§ **DATASET EXCERPT**:
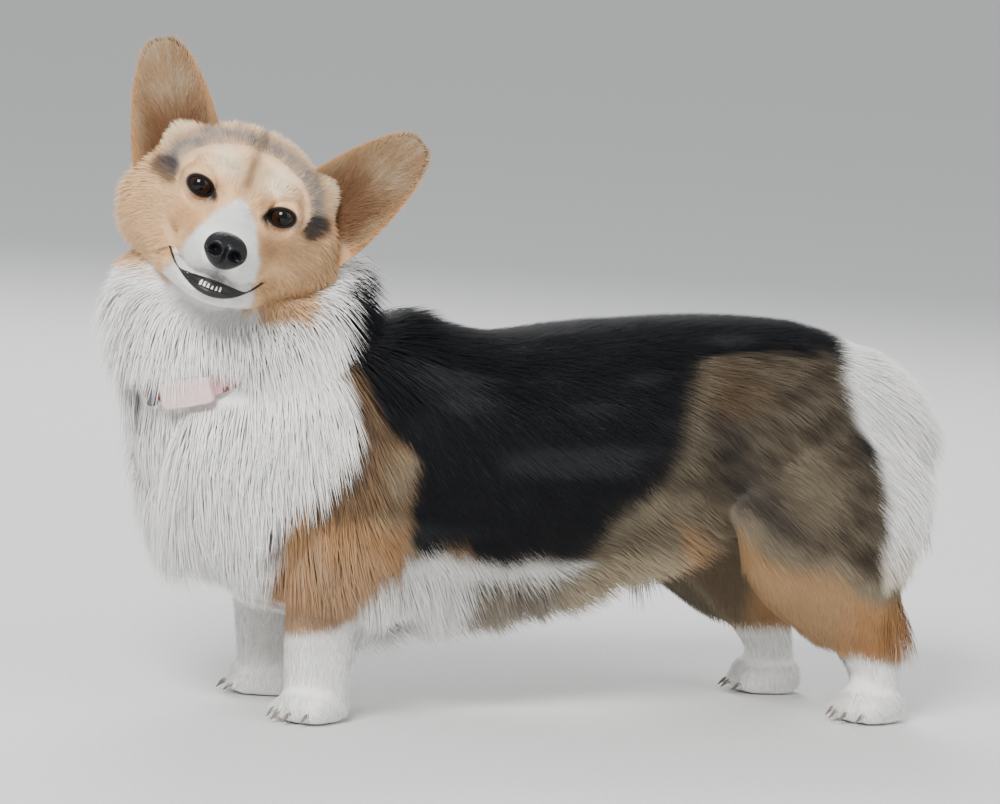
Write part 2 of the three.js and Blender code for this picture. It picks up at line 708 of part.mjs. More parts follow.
const thighLocks = sides.map(([side]) => {
  const breech = locksOn(hindSkin(side), BREECH, way(LIE.breech));
  const flank = locksOn(hindSkin(side), flankRows(side), way(LIE.flank));
  return (grow = 0) => [...breech(grow), ...flank(grow)];
});
const featherLocks = sides.map(([side]) => locksOn(foreSkin(side), FEATHER, way(LIE.feather)));
const cheeks = (grow = 0) => cheekLocks.flatMap((maker) => maker(grow));

// The slabs of the torso, each met by its neighbours on a flat seam.
const slabs = {
  chest: [-wide, CHEST_CUT],
  barrel: [CHEST_CUT, RUMP_CUT],
  rump: [RUMP_CUT, wide],
};
const trunk = torso();
const trunkGrown = torso(SEAM);
function slab(name, solid, gap) {
  const [low, high] = slabs[name];
  return solid.intersect(block([low + gap, -wide, 0], [high - gap, wide, wide]));
}
const half = SEAM / 2;
const othersOf = (name) =>
  Object.keys(slabs)
    .filter((other) => other !== name)
    .map((other) => slab(other, trunkGrown, -half));

// A coated part: its core and its locks, both cut clear of the parts that come before it.
function dressed(core, locks, cuts) {
  const before = join(cuts);
  return largest(join([core, ...locks]).subtract(before));
}

const earSeats = (grow = 0) =>
  [LEFT, RIGHT].map((side) => {
    const [a, e, v] = EAR_SEAT.at;
    const size = EAR_SEAT.half.map((h) => h + grow);
    return ball(onHead(a, -side * e, v).toArray(), size, FACETS.ball, headTurn);
  });
const headGrown = join([skull(SEAM), ...earSeats(SEAM), ...cheeks(SEAM)]);
const legsGrown = [];
sides.forEach(([side, name], i) => {
  const foot = [forePaw(side, SEAM)];
  const hindFoot = [hindPaw(side, SEAM)];
  add(`forepaw_${name}`, largest(forePaw(side, 0)), white);
  add(`hindpaw_${name}`, largest(hindPaw(side, 0)), white);
  add(`foreleg_${name}`, dressed(forelegs(side, 0), featherLocks[i](), foot), tan);
  add(`hindleg_${name}`, dressed(hindlegs(side, 0), thighLocks[i](), hindFoot), tan);
  legsGrown.push(forelegs(side, SEAM), hindlegs(side, SEAM));
  legsGrown.push(...featherLocks[i](SEAM), ...thighLocks[i](SEAM));
});
const collarGrown = [collar(SEAM), onCollar(BUCKLE, SEAM), onCollar(SLIDE, SEAM)];
const tailWay = new THREE.Vector3(Math.cos(tailLay), 0, -Math.sin(tailLay));
const tailLocks = locksOn(tailPoint, TAIL_FLUFF, tailWay);
const tailGrown = [tail(SEAM), ...tailLocks(SEAM)];
const neckGrown = [neck(SEAM), ...ruffLocks(SEAM)];
const jawGrown = join([jaw(SEAM)]);

const chestCuts = [...legsGrown, ...collarGrown, headGrown, jawGrown, ...ruffLocks(SEAM), neck(SEAM)];
const chestCoreCuts = [...legsGrown, ...collarGrown, headGrown, jawGrown];
const chestCore = slab("chest", trunk, half).subtract(join(chestCoreCuts));
const bib = join(bibLocks()).subtract(join([...chestCuts, ...othersOf("chest")]));
add("chest", largest(join([chestCore, bib])), white);
const barrelCore = slab("barrel", trunk, half).subtract(join(legsGrown));
const barrelCuts = [...legsGrown, ...bibLocks(SEAM), ...othersOf("barrel"), ...neckGrown];
const fringe = join(fringeLocks()).subtract(join(barrelCuts));
add("barrel", largest(join([barrelCore, fringe])), black);
add("rump", largest(slab("rump", trunk, half).subtract(join([...legsGrown, ...tailGrown]))), black);
add("tail", dressed(tail(), tailLocks(), [legsGrown[1]]), white);

const trim = join([onCollar(BUCKLE, SEAM), onCollar(SLIDE, SEAM)]);
add("collar_band", largest(collar().subtract(trim)), pink);
add("collar_buckle", onCollar(BUCKLE), pink);
add("collar_slide", onCollar(SLIDE), dark);

const eyesGrown = sides.map(([side]) => eye(side, SEAM));
for (const [side, name] of sides) {
  add(`eye_${name}`, eye(side), dark, headGroup);
  add(`ear_${name}`, largest(ear(side).subtract(headGrown)), tan, headGroup);
}
add("nose", nose().subtract(join([nostril(LEFT), nostril(RIGHT)])), dark, headGroup);
const faceCuts = [...eyesGrown, nose(SEAM), lip(SEAM)];
const face = [lids(LEFT), lids(RIGHT), ...earSeats(), ...cheeks()];
add("head", dressed(skull(), face, faceCuts), tan, headGroup);
add("lips", largest(lip()), dark, headGroup);
add("jaw", dressed(jaw(), teeth(), [headGrown, lip(SEAM)]), white, headGroup);
const neckCuts = [trunkGrown, headGrown, jawGrown, ...collarGrown, ear(LEFT, SEAM), ear(RIGHT, SEAM)];
add("neck", dressed(neck(), ruffLocks(), [...neckCuts, ...legsGrown]), white);

group.position.copy(ORIGIN).negate();

export default group;
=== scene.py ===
import math

import bmesh
import bpy
import numpy as np
from mathutils import Matrix, Vector


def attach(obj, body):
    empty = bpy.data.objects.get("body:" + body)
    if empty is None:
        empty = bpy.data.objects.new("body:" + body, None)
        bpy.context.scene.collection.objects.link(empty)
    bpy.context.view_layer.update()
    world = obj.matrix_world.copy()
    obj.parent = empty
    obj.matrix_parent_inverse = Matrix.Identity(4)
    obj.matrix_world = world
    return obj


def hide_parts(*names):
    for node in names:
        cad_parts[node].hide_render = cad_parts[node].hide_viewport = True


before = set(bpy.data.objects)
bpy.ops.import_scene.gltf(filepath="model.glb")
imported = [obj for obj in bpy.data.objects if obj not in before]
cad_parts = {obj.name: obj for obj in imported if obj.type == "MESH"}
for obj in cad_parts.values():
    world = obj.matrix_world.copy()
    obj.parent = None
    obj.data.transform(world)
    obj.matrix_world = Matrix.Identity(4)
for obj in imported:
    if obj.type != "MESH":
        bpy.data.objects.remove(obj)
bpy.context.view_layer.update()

rng = np.random.default_rng(11)
SHARE = 1.0
GROW = 1.0
ORIGIN = np.array([2.0, -13.0, 0.0])
MM = 0.001
# A full turn, and the least length that a direction is divided by.
TURN = 2 * math.pi
TINY = 1e-9

# sizes shared with the solids
# The torso, from rump to chest: x, crown, keel, half width.
TORSO = [
    (282, 236, 132, 62), (245, 266, 122, 84), (195, 283, 116, 92), (130, 286, 116, 95),
    (50, 280, 94, 101), (-30, 271, 76, 102), (-100, 279, 62, 100), (-160, 276, 62, 96),
    (-215, 264, 80, 84), (-256, 238, 106, 66),
]
# What the coat adds to the torso at each station: over, under, beside.
TORSO_COAT = [
    (9, 12, 9), (8, 12, 8), (7, 10, 7), (7, 9, 7), (7, 8, 7), (7, 8, 7), (7, 8, 7),
    (8, 7, 7), (8, 6, 6), (8, 6, 6),
]
NECK = [
    (-172, 0, 178, 92, 70), (-196, 2, 222, 92, 70), (-210, 8, 264, 89, 64),
    (-213, 18, 304, 80, 53), (-210, 24, 336, 58, 42),
]
NECK_COAT = 6
# How high the middle of the torso lies between keel and crown.
TORSO_MIDDLE = 0.56
HEAD_AT = (-237, -50, 352)
HEAD_TURN, HEAD_TILT = 72.4, 18
# The skull: forward, crown, floor, height of the widest line, half width, bare of its coat.
SKULL = [
    (-86, 26, -44, -12, 46), (-64, 43, -62, -17, 63), (-38, 47, -67, -22, 69),
    (-14, 37, -63, -22, 60), (3, 16, -50, -20, 45), (18, 0, -44, -24, 34),
    (38, -11, -45, -28, 27), (60, -17, -46, -32, 22.5), (72, -21, -45, -34, 16.5),
]
JAW = [
    (-20, -44, -66, -56, 38), (2, -44, -68, -56, 35), (24, -44, -68, -56, 30),
    (44, -48, -68, -58, 23), (56, -52, -66, -59, 15),
]
EYE = dict(a=3, e=29, v=0, r=10.5, out=7, bulge=0.6, cornea=0.62)
LID = dict(half=8.6, upper=6.1, lower=5.9, slant=0.10, thick=1.0, deep=4, reach=14.5)
LID_RIM = dict(half=0.55, lift=0.7, heavier=0.35, wider=1.3)
NOSE = dict(a=80, v=-30, half=14.5, up=12, deep=9)
MOUTH = [(18, 37, -45), (46, 25, -54), (64, 0, -58), (46, -25, -54), (18, -37, -45)]
EAR_ROOT, EAR_TIP, EAR_HALF, EAR_CUP, EAR_SWAY = (-36, 55, 11), (-30, 95, 80), 32, 15, 6
FORELEG = [
    (-150, 62, 170, 52, 30), (-150, 66, 135, 52, 33), (-156, 63, 100, 42, 31),
    (-162, 57, 68, 32, 25), (-162, 53, 40, 28, 22), (-161, 51, 18, 26, 21),
]
HINDLEG = [
    (196, 60, 205, 66, 32), (202, 70, 165, 80, 36), (210, 71, 125, 71, 34),
    (226, 68, 92, 50, 28), (246, 62, 66, 33, 22), (257, 58, 42, 24, 19), (260, 57, 18, 22, 19),
]
LEG_COAT = 6
PAW_COAT = 1.8
FAR_HIND_STEP = -30
PAW = dict(long=28, wide=22, high=22, reach=19, outer=6, toe=(14, 7, 10), splay=11)
PAW_TURN = dict(fore=24, hind=14)
TOES = (-1.5, -0.5, 0.5, 1.5)
TAIL_AT, TAIL_HALF, TAIL_DROOP = (279, 0, 222), (22, 13, 11), 38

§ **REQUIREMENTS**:
Transcribe each line of the data above, unaltered, from the one where "before = set(bpy.data.objects)" appears to the one where "TINY = 1e-9" appears, inclusive of both.

§ **EXPECTED ANSWER**:
before = set(bpy.data.objects)
bpy.ops.import_scene.gltf(filepath="model.glb")
imported = [obj for obj in bpy.data.objects if obj not in before]
cad_parts = {obj.name: obj for obj in imported if obj.type == "MESH"}
for obj in cad_parts.values():
    world = obj.matrix_world.copy()
    obj.parent = None
    obj.data.transform(world)
    obj.matrix_world = Matrix.Identity(4)
for obj in imported:
    if obj.type != "MESH":
        bpy.data.objects.remove(obj)
bpy.context.view_layer.update()

rng = np.random.default_rng(11)
SHARE = 1.0
GROW = 1.0
ORIGIN = np.array([2.0, -13.0, 0.0])
MM = 0.001
# A full turn, and the least length that a direction is divided by.
TURN = 2 * math.pi
TINY = 1e-9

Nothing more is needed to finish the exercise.